Karma is…Not a Bitch!


Well, that statement is not entirely true. Sometimes, she will look me square in my eyes when I’m calling and begging her to come to me, and she will just plop her sassy butt on the ground and ignore me. That’s when she’s a bitch. And she’s a female dog, so I guess technically she is a bitch.

You are probably confused, so let me explain. Meet Karma! She is my blue pit-mix my husband and I rescued from the animal shelter. She is still all puppy and has a horrible dog trainer, ME! But that’s not what this article is about.


I took a few pictures of Karma and me last night. She was calm and snuggling with me, so I wanted to capture this rare moment. I don’t normally take selfies, but there is usually an animal in the picture with me when I do. (Did you read that last sentence in the voice of the most interesting man in the world too, or was that just me?)


I took several pictures before reviewing them on my phone. I wanted the images to be great, but I was sadly disappointed. Not because they were off-center or because I captured the bright pink pillow in the background, but because of how I looked.

I immediately started picking out everything I didn’t like about myself in the photos and decided not to post it. I put my phone away and forgot about them until I was flipping through my phone this morning. I thought to myself; those could have been great photos if I wasn’t in them.

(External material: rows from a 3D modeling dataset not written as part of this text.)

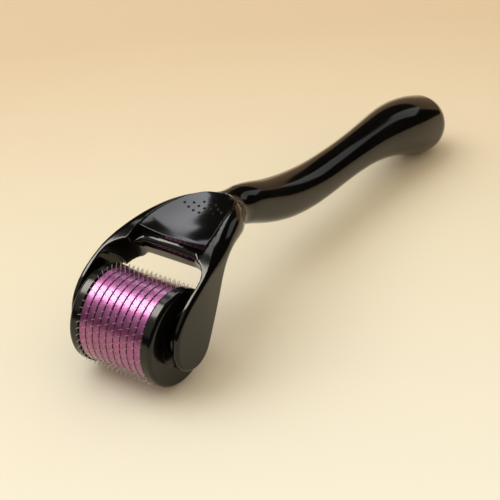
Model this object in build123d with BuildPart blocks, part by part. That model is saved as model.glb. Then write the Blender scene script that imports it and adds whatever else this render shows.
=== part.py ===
"""Derma roller: a fork-headed handle and a drum of needle discs that spins on a steel pin.

Frame: +X along the axle, +Y from the drum to the end of the handle, +Z up. The origin is on the
surface that the roller rests on, straight below the axle, so the needle tips and the ball at the
end of the handle both touch Z = 0. All sizes are in millimetres.
"""
from math import cos, radians, sin
import os

from build123d import *

# ---- drum -------------------------------------------------------------------------------------
drum_radius = 10.8            # outside of the coloured bands
needle_length = 1.0           # how far a needle stands out of the drum
band_count = 9
band_pitch = 1.876            # from one needle disc to the next
disc_thickness = 0.22
needles_per_disc = 45
needle_base = 0.34            # width of a needle where it leaves its disc
needle_tip = 0.05
disc_rim_depth = 0.45         # the disc's rim lies this far below the bands, in the groove
band_edge = 0.10              # chamfer on each band's rim
core_radius = 7.0
core_wall = 1.5
ring_slip = 0.02              # bands and discs slide on to the core
hub_radius = 3.1
web_count = 3                 # webs between the core's tube and its hub
web_thickness = 1.2
key_width = 1.6               # ribs on the core, over the webs, stop the bands and discs turning
key_height = 0.8
flange_radius = 11.1
flange_width = 2.6
flange_rounding = 0.9
flange_dish_radius = 6.4      # shallow dish in a flange's outer face
flange_dish_depth = 0.5
spigot_length = 2.4           # the flange's spigot plugs the core's tube
spigot_wall = 1.0

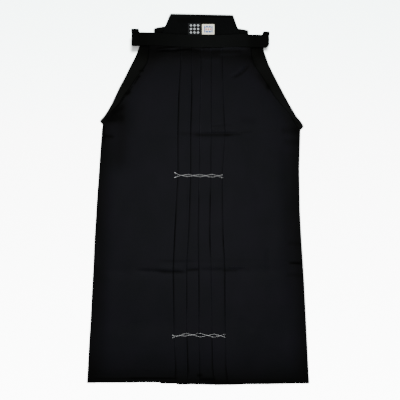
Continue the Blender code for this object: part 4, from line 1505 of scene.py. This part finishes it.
def board_middle():
    """Middle surface and thickness of the board; its folds move the face only."""
    down, row_share = rounded(BOARD_TOP_Y - BOARD_LOW_Y, BOARD_ROWS, BOARD_ROUND)
    y = (BOARD_TOP_Y - down)[:, None]
    left, right = (read(BOARD, name, y) for name in ("left", "right"))
    along, column_share = rounded(1.0, BOARD_COLUMNS, BOARD_ROUND / BOARD_WIDE)
    x = left + (right - left) * along
    y = y - BOARD_TOP_SKEW * along * ease(BOARD_SKEW_FROM, BOARD_TOP_Y, y)
    edge = row_share[:, None] * column_share
    relief = board_relief(x, y) * edge
    thick = BOARD_THICK * (BOARD_EDGE + (1 - BOARD_EDGE) * edge) + relief
    z = board_top(y) - BOARD_THICK / 2 + relief / 2
    return np.stack([x, y, z], axis=2), thick


middle, thick = board_middle()
print("board is", round(float(thick.min()), 1), "to", round(float(thick.max()), 1), "mm thick")

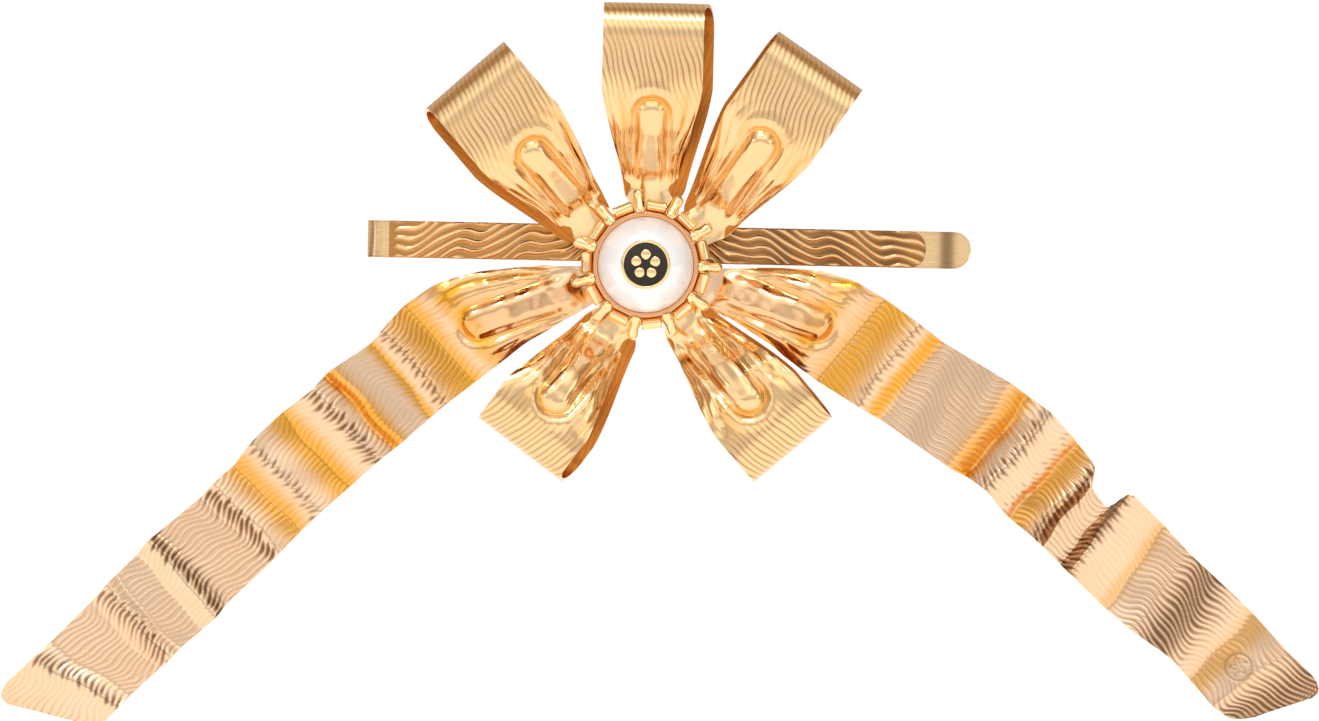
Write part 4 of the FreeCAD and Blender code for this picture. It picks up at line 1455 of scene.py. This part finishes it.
class HAIRSLIDE_OT_collar(bpy.types.Operator):
    """Makes the cup, the claws and the bars round the pearl"""

    bl_idname = "hairslide.collar"
    bl_label = "Pearl collar"

    def execute(self, context):
        collar = sizes("collar")
        turned_piece("pearl_cup_bright", "pearl_cup", cup_profile(), "cup_painted_orange_reflection", CUP_SIDES)
        radius = CUP_RADIUS + COLLAR_GAP
        half_turn = 180 / collar.count
        rings = (
            ("collar_claws", "claw_prongs", claw_source(), collar.start_angle),
            ("collar_short_bars", "collar_bars", bar_source(), collar.start_angle + half_turn),
        )
        for name, node, source, angle in rings:
            ring_of(name, node, source, collar.count, radius, angle)
        for node in ("backing_plate", "bow_rivets", "tang_spacer", "pearl_peg"):
            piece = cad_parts[node]
            piece.data.materials.clear()
            piece.data.materials.append(material("plain_plating"))
        return {"FINISHED"}


class HAIRSLIDE_OT_pearl(bpy.types.Operator):
    """Makes the pearl and the flower badge on it"""

    bl_idname = "hairslide.pearl"
    bl_label = "Pearl and badge"

    def execute(self, context):
        pearl = turned_piece("pearl_button", "pearl", pearl_profile(), "pearl_nacre", PEARL_SIDES)
        front = front_of("emblem_badge")
        rim = radius_of("emblem_badge") - BADGE_RIM
        floor = front - BADGE_RIM
        dish = badge_profile(rim, floor)
        badge = turned_piece("badge_dish", "emblem_badge", dish, "collar_plating", CUP_SIDES)
        surface = front_of("emblem_enamel")
        edge = rim - 0.01
        pool = [(0, floor), (edge, floor), (edge, surface + 0.02), (rim - 0.3, surface - 0.02)]
        pool.append((0, surface - 0.03))
        enamel = turned_piece("badge_enamel", "emblem_enamel", pool, "glass_enamel", CUP_SIDES)
        petal = petal_source(surface - 0.04, front)
        ring_of("badge_flower", "emblem_flower", petal, PETALS, 0.02, 90.0)
        return {"FINISHED"}


class HAIRSLIDE_OT_stage(bpy.types.Operator):
    """Makes the floor, the light and the camera"""

    bl_idname = "hairslide.stage"
    bl_label = "Floor, light and camera"

    def execute(self, context):
        context.scene.view_settings.view_transform = "Standard"
        make_floor()
        make_world()
        make_lights()
        make_camera()
        return {"FINISHED"}


OPERATORS = (
    HAIRSLIDE_OT_loops,
    HAIRSLIDE_OT_tails,
    HAIRSLIDE_OT_clip,
    HAIRSLIDE_OT_collar,
    HAIRSLIDE_OT_pearl,
    HAIRSLIDE_OT_stage,
)


class HAIRSLIDE_PT_panel(bpy.types.Panel):
    """Lists the slide's sizes, colours and pieces"""

    bl_label = "Hair Slide"
    bl_space_type = "VIEW_3D"
    bl_region_type = "UI"
    bl_category = "Hair Slide"

    def draw(self, context):
        for name in GROUPS:
            box = self.layout.box()
            group = getattr(context.scene, "hair_slide_" + name)
            for field in group.__annotations__:
                box.prop(group, field)
        for operator in OPERATORS:
            self.layout.operator(operator.bl_idname)


GROUPS = {"ribbon": RibbonSizes, "clip": ClipSizes, "collar": CollarSizes, "colours": Colours}


def register():
    for item in (*GROUPS.values(), *OPERATORS, HAIRSLIDE_PT_panel):
        bpy.utils.register_class(item)
    for name, group in GROUPS.items():
        setattr(bpy.types.Scene, "hair_slide_" + name, PointerProperty(type=group))


def unregister():
    for name in GROUPS:
        delattr(bpy.types.Scene, "hair_slide_" + name)
    for item in (HAIRSLIDE_PT_panel, *reversed(OPERATORS), *reversed(list(GROUPS.values()))):
        bpy.utils.unregister_class(item)


def main():
    register()
    bpy.ops.hairslide.loops()
    bpy.ops.hairslide.tails()
    bpy.ops.hairslide.clip()
    bpy.ops.hairslide.collar()
    bpy.ops.hairslide.pearl()
    bpy.ops.hairslide.stage()


if __name__ == "__main__":
    main()
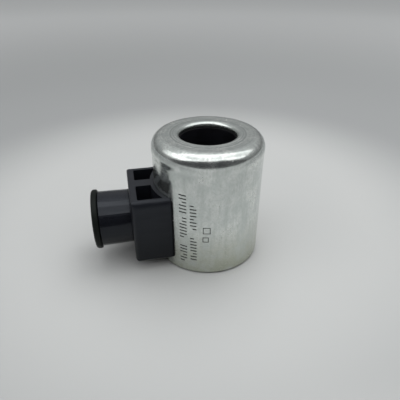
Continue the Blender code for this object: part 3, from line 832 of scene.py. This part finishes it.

As I zoomed in to be critical of myself some more and make sure I didn't miss any flaws, I saw how Karma was looking at me. She wasn’t trying to get a closer look so she could count my wrinkles. She didn’t care that my hair was messy, and my glitter strands (aka gray hair) were sparkling like a disco ball. My complexion did not bother her either. She was looking at me as if I was perfect. Her tail was wagging, and she even stole a few kisses. None of the other stuff mattered to her.


It was at that moment I realized and understood love sees no flaws. Barnacles could have been growing from my ears, and she wouldn’t love me any less. So why am I so hard on myself? Why do I have to analyze every photo of me before anyone else can see it?

Even as I started writing this article, I was planning on using the silver-tone filter to mitigate the imperfections. Why was I so worried somebody might look at the picture and say, “She has aged. She looks nothing like she did ten years ago.” No shit! Of course, I don’t look the same as I did ten years ago because I HAVE aged. Ten years to be exact.


Most of the time, I am not concerned with what someone else thinks of me. I try to be the best human being I can possibly be, and that’s all I can control. But when it comes to pictures of me, I have always been very self-conscious. Writing this article and sharing the unfiltered photos makes me extremely uncomfortable, almost to the point of vomiting.


So why am I doing it? Because you can not grow from a place of comfort. Comfort usually means something familiar. Something familiar usually means very little or no changes. You can't expect different results if you are unwilling to change. And change means getting uncomfortable.

So, this is me stepping way outside of my comfort zone, but personal growth is not my only motive. I want to help others who are trapped in their comfort bubble. I want to show them that change is good and it's safe. If something as simple as posting a colored photo without filters seems silly to you, congratulations! Enjoy the freedom that brings, and don’t take it for granted.


If you feel stuck or need a change in your life, step outside of your comfort zone. It doesn’t have to be a huge leap. Remember, one degree can mean the difference between water and ice.

Your ego is the part of you that is resistant to change. It will make you think you will die if you take a chance on something outside of your comfort zone, but don't listen to your ego. It does not control you.


If you've made it this far, this is your sign that it is time for you to get uncomfortable. Apply to a new job, take those sexy photos for your spouse, buy that crazy outfit, but most importantly, be you and have fun doing it.